TV Where do we start? Let’s start with Alien Bodies. Alien Bodies is an Eighth Doctor novel by Lawrence Miles. I’m about to spoil the book so if you haven’t read it and have any intention, I’d shift your gaze downwards five paragraphs. As you know, or you will by the end of this sentence, Alien Bodies is about the Doctor attending an intergalactic auction with its single lot of a relic containing his final remains. As with The Name of the Doctor it’s a very funerary piece of work that’s also extremely funny and ultimately changes our view of the character because it gives him a finite end albeit one that’s presumed to be very far in the future.
Like The Name of the Doctor it also references a Time War, one which is revealed in future novels to include the destruction of Gallifrey, an act which actually negates Alien Bodies from happening in the same way because it stops the Doctor’s relics from existing in quite the that form. Part of the story arc involves an alternative version of the Time Lord, the Grandfather Paradox, who has a coincidental resemblance to the Ninth Doctor, but whose actions in actively continuing the war are what the Eighth Doctor is fighting against when he destroys his own planet (as it turns out for the first time).

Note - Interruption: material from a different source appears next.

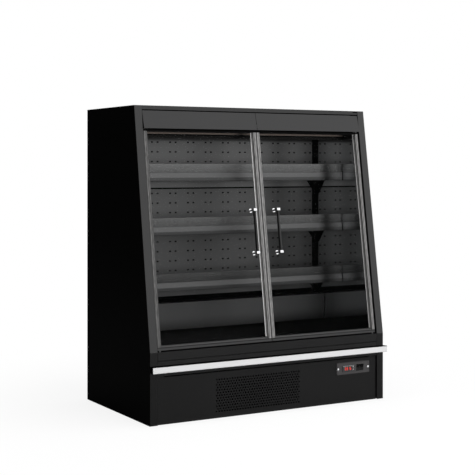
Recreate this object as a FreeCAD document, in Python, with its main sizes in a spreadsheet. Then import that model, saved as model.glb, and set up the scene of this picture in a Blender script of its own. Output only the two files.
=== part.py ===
"""Refrigerated display case with two leaning glass doors.

The case stands on the floor. X runs across it, Y runs from the front to the back and Z runs up.
The origin is under the middle of its outline, on the floor. Profiles are drawn in the case's own
plane: Y from the lower front face, Z from the floor. Door pieces are drawn in the door's plane:
depth behind the sloped front, and height along the slope from the knee where the slope starts.
"""
import FreeCAD, Part
import math
import os
import re
import Sketcher

doc = FreeCAD.newDocument("DisplayCase")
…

Why that’s interesting in the context of The Name of the Doctor, is that it too features an alternative version of the Time Lord, the one, we must assume now, who destroyed Gallifrey, and because as we know now he can't be an old version of Eighth or Ninth (see far below), absolves them of the action in quite the way it’s been portrayed over the past eight years on television and in some of the books. In AHistory, Lance Parkin makes a pretty good argument for both destructions of Gallifrey being the same space-time event seen from different points of view, that perhaps the Grandfather Paradox regenerated into the Ninth Doctor.
Even now the climax makes me giggle. Not since The Stolen Earth's surprise regeneration have we had a conclusion this “sexy” and so much metafictionally about the language of tv though in this case it’s one based on we the audience finding out a piece of information rather than something particularly happening to the Doctor who knew about this all along. The fact that John Hurt is somehow playing the Doctor has been heavily spoilt in advanced already, thanks to a tasty set photo ala those early shots of Rose from Partners in Crime and the words coming out of John Hurt's own mouth. It’s the somehow which is interesting (again see below).
Was Alien Bodies and its ensuing arc in the novels rattling around Steven Moffat’s head when writing this series of Doctor Who? Let’s look at the evidence. As I noticed in 2008 when coincidentally reviewing The Forest of Dead (of which this is a semi-sequel), Moffat was an avid reader of the books including the Lawrence Miles material. Alien Bodies also includes the concept of the Doctor’s then companion Sam having alternative versions and in the Time/Space sketches, the Doctor talks about the TARDIS entering “conceptual space”, a Lawrence Miles invention from Alien Bodies (see this review of that here). So if you want to infer all of this, you can.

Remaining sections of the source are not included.